(Direction):
Transcribe the stretch of entries below from the line with "What bpy script" through the line with "HANDLE_PIVOT_RISE = 0.026", exactly and with both ends included; leave out all other lines.

(Data in this exercise):
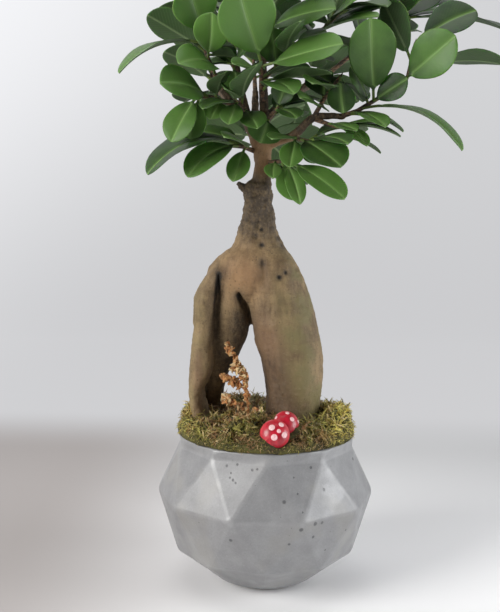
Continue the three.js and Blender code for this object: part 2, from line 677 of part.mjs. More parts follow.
show('pot', makePot(), 0xa9aaab, 0.55);
show('soil', largest(solid(lathe([...soilWall, ...soilTop], 18)).subtract(trunkRoom)), 0x2e2118, 0.95);
show('moss', moss, 0x7a7a2c, 0.95);
show('trunk', trunk, 0x7d6a4e, 0.8);
show('dried_sprig', largest(sprig), 0xb0753c, 0.9);
Object.keys(toadstools).forEach((name) => {
  show(`toadstool_${name}_cap`, caps[name], 0xc81f2c, 0.35);
  show(`toadstool_${name}_stem`, stems[name], 0xe9e2d0, 0.7);
});

const twigRooms = Object.values(shoots).map((shoot) => makeTwig(shoot.twig, clearance));
const obstacles = [trunk, sprig];
Object.entries(shoots).forEach(([name, shoot], i) => {
  const otherTwigs = twigRooms.filter((_, k) => k !== i);
  const spray = makeShoot(shoot, [...obstacles, ...otherTwigs], trunkRoom);
  obstacles.push(spray);
  show(`spray_${name}`, spray, 0x3f7331, 0.4);
});

export default group;
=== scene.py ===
"""Looks of a ficus ginseng bonsai in a faceted concrete pot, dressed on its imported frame.

The file is laid out as a Blender add-on and is run as a script.
Tables and sizes are in millimetres, in the frame of the part: +Z up, the front towards -Y.
"""

import math

import bmesh
import bpy
import numpy as np
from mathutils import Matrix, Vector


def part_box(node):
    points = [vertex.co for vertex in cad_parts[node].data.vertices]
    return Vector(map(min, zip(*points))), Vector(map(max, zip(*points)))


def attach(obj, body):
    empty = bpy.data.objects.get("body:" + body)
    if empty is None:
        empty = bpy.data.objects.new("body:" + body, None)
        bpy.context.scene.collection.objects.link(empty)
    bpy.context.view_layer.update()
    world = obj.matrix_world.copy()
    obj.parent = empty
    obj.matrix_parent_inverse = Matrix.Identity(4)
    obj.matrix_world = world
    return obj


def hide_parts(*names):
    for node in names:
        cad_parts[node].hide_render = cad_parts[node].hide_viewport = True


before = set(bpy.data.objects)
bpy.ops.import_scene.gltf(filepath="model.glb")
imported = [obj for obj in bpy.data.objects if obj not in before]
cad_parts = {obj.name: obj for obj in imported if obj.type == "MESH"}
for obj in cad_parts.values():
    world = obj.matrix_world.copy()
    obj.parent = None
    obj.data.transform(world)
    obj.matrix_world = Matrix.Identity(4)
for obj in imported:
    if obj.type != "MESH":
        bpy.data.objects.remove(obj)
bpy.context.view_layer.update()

import openvdb
from bpy.props import FloatProperty, FloatVectorProperty, IntProperty, PointerProperty
from mathutils import Matrix, Vector, noise

bl_info = {
    "name": "Ginseng ficus bonsai",
    "version": (1, 0, 0),
    "blender": (4, 5, 0),
    "location": "3D View > Sidebar > Bonsai",
    "description": "Builds a ginseng ficus bonsai with its faceted pot, moss and toadstools",
    "category": "Add Mesh",
}

MM = 0.001

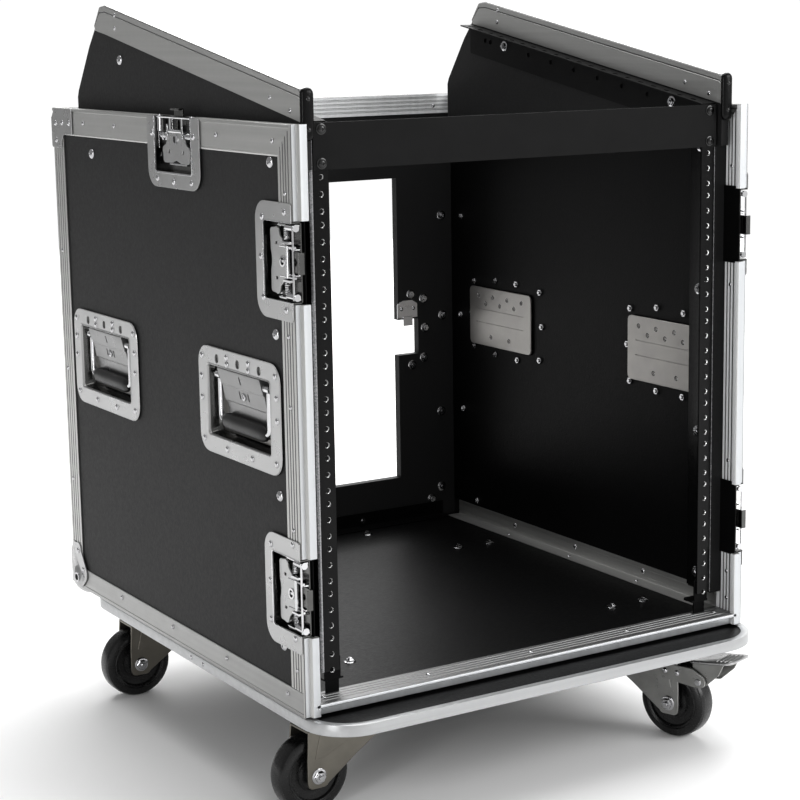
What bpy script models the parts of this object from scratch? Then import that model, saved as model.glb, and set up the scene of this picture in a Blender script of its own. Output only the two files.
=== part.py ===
"""Rolling equipment rack case with a slanted mixer bay on top, 12 rack units inside.

Frame: +X right seen from the front, +Y towards the back, +Z up, metres.  The origin is the
centre of the footprint on the ground.  Everything is laid out in case coordinates first
(x from the middle, y from the front shoulder, z from the case's underside) and `at` moves
those into the world.
"""
import math

import bpy
import bmesh
from mathutils import Matrix, Vector

# Driving dimensions -----------------------------------------------------------------
CASE_WIDTH = 0.546            # over the side trims
CASE_DEPTH = 0.570            # front shoulder to rear trim
CASE_HEIGHT = 0.563           # underside to top rim
CASE_FLOOR_Z = 0.122          # height of the case's underside above the ground
CASE_FRONT_Y = -0.2593        # front shoulder in the world
GAP = 0.0003                  # clearance between touching pieces

WALL = 0.011                  # side wall over its trim
REAR_WALL = 0.014             # rear wall over its trim
SHEET = 0.0010                # trim leg thickness
BAND = 0.030                  # width of a trim band
TONGUE = 0.005                # front tongue that the door closes over
TONGUE_WIDTH = 0.004

RACK_UNIT = 0.04445
RACK_UNITS = 12
RACK_HOLE_X = 0.23255         # EIA-310 hole column, half of 465.1 mm
RACK_HOLE_STEPS = (0.0, 0.015875, 0.03175)
RACK_TOP_HOLE_Z = 0.5569
RAIL_FACE_Y = 0.0165
RAIL_BOTTOM_Z = 0.035

SLANT_OUT = 0.256             # outer face of a slant panel's cap
SLANT_IN = 0.244
SLANT_LOW = 0.520             # hidden lower edge of the slant panels
CAP_TOP = ((0.010, 0.594), (0.448, 0.676), (0.463, 0.674), (0.481, 0.650))
CAP_LOW_FRONT = (0.010, 0.5635)

HANDLE_Z = 0.283
HANDLE_Y = {"front": 0.1175, "rear": 0.443}
HANDLE_PLATE = (0.174, 0.109)
HANDLE_TRAY = (0.133, 0.071)
HANDLE_PIVOT_RISE = 0.026

LATCH_Z = {"upper": 0.4365, "lower": 0.1175}
LATCH_TOP_Y = 0.2465
TRAY_BACK = 0.2633            # inner face of the latch trays

BOARD_TOP = -0.0015
BOARD_LOW = -0.013
BOARD_X = 0.272
BOARD_FRONT = -0.044
BOARD_REAR = 0.534
BOARD_CORNER = 0.050

WHEEL_R = 0.040
WHEEL_W = 0.026
TRAIL = 0.045                 # swivel axis to axle
CASTER_X = 0.190
CASTER_Y = {"front": 0.067, "rear": 0.487}
CASTER_HEADING = {            # direction from swivel axis to axle, degrees about +Z
    "front_left": 183.0,
    "rear_left": 180.0,
    "front_right": -72.0,
    "rear_right": 160.0,
}
PEDAL_PIVOT = (0.039, 0.032)  # ahead of and above the axle

HALF = CASE_WIDTH / 2
PANEL_OUT = HALF - SHEET - GAP
PANEL_IN = HALF - WALL + SHEET + GAP
AXLE_Z = WHEEL_R - CASE_FLOOR_Z
SIDES = (("left", -1.0), ("right", 1.0))


# Small helpers ----------------------------------------------------------------------
def clear_scene():
    for obj in list(bpy.data.objects):
        bpy.data.objects.remove(obj)


def at(x, y, z):
    """World position of a point given in case coordinates."""
    return Vector((x, y + CASE_FRONT_Y, z + CASE_FLOOR_Z))


def material(name, color, roughness, metallic):
    found = bpy.data.materials.get(name)
    if found:
        return found
    made = bpy.data.materials.new(name)
    made.use_nodes = True
    shader = made.node_tree.nodes["Principled BSDF"]
    shader.inputs["Base Color"].default_value = (*color, 1.0)
    shader.inputs["Roughness"].default_value = roughness
    shader.inputs["Metallic"].default_value = metallic
    made.diffuse_color = (*color, 1.0)
    return made


def laminate():
    return material("black_laminate", (0.030, 0.030, 0.032), 0.45, 0.0)


def aluminium():
    return material("aluminium_trim", (0.72, 0.73, 0.74), 0.32, 1.0)


def black_steel():
    return material("black_steel", (0.012, 0.012, 0.013), 0.40, 0.0)


def chrome():
    return material("chrome", (0.82, 0.83, 0.85), 0.12, 1.0)


def zinc():
    return material("zinc_steel", (0.42, 0.42, 0.40), 0.38, 1.0)


def rubber():
    return material("black_rubber", (0.014, 0.014, 0.014), 0.60, 0.0)


def hub_plastic():
    return material("wheel_black", (0.010, 0.010, 0.011), 0.35, 0.0)


def solid(name, bm, look, origin=(0.0, 0.0, 0.0), smooth=False):
    """Object from a bmesh laid out in case coordinates, with its own origin point."""
    bmesh.ops.recalc_face_normals(bm, faces=bm.faces)
    bmesh.ops.translate(bm, verts=bm.verts, vec=-Vector(origin))
    mesh = bpy.data.meshes.new(name)
    bm.to_mesh(mesh)
    bm.free()
    mesh.materials.append(look)
    if smooth:
        mesh.shade_smooth()
        mesh.set_sharp_from_angle(angle=math.radians(35))
    obj = bpy.data.objects.new(name, mesh)
    obj.location = at(*origin)
    bpy.context.scene.collection.objects.link(obj)
    return obj


def tool(obj):
    obj.hide_render = True
    obj.display_type = "WIRE"
    return obj


def boolean(obj, other, operation):
    mod = obj.modifiers.new(other.name, "BOOLEAN")
    mod.operation = operation
    mod.solver = "EXACT"
    mod.object = tool(other)


def cut(obj, *others):
    for other in others:
        boolean(obj, other, "DIFFERENCE")


def join(obj, *others):
    for other in others:
        boolean(obj, other, "UNION")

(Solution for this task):
What bpy script models the parts of this object from scratch? Then import that model, saved as model.glb, and set up the scene of this picture in a Blender script of its own. Output only the two files.
=== part.py ===
"""Rolling equipment rack case with a slanted mixer bay on top, 12 rack units inside.

Frame: +X right seen from the front, +Y towards the back, +Z up, metres.  The origin is the
centre of the footprint on the ground.  Everything is laid out in case coordinates first
(x from the middle, y from the front shoulder, z from the case's underside) and `at` moves
those into the world.
"""
import math

import bpy
import bmesh
from mathutils import Matrix, Vector

# Driving dimensions -----------------------------------------------------------------
CASE_WIDTH = 0.546            # over the side trims
CASE_DEPTH = 0.570            # front shoulder to rear trim
CASE_HEIGHT = 0.563           # underside to top rim
CASE_FLOOR_Z = 0.122          # height of the case's underside above the ground
CASE_FRONT_Y = -0.2593        # front shoulder in the world
GAP = 0.0003                  # clearance between touching pieces

WALL = 0.011                  # side wall over its trim
REAR_WALL = 0.014             # rear wall over its trim
SHEET = 0.0010                # trim leg thickness
BAND = 0.030                  # width of a trim band
TONGUE = 0.005                # front tongue that the door closes over
TONGUE_WIDTH = 0.004

RACK_UNIT = 0.04445
RACK_UNITS = 12
RACK_HOLE_X = 0.23255         # EIA-310 hole column, half of 465.1 mm
RACK_HOLE_STEPS = (0.0, 0.015875, 0.03175)
RACK_TOP_HOLE_Z = 0.5569
RAIL_FACE_Y = 0.0165
RAIL_BOTTOM_Z = 0.035

SLANT_OUT = 0.256             # outer face of a slant panel's cap
SLANT_IN = 0.244
SLANT_LOW = 0.520             # hidden lower edge of the slant panels
CAP_TOP = ((0.010, 0.594), (0.448, 0.676), (0.463, 0.674), (0.481, 0.650))
CAP_LOW_FRONT = (0.010, 0.5635)

HANDLE_Z = 0.283
HANDLE_Y = {"front": 0.1175, "rear": 0.443}
HANDLE_PLATE = (0.174, 0.109)
HANDLE_TRAY = (0.133, 0.071)
HANDLE_PIVOT_RISE = 0.026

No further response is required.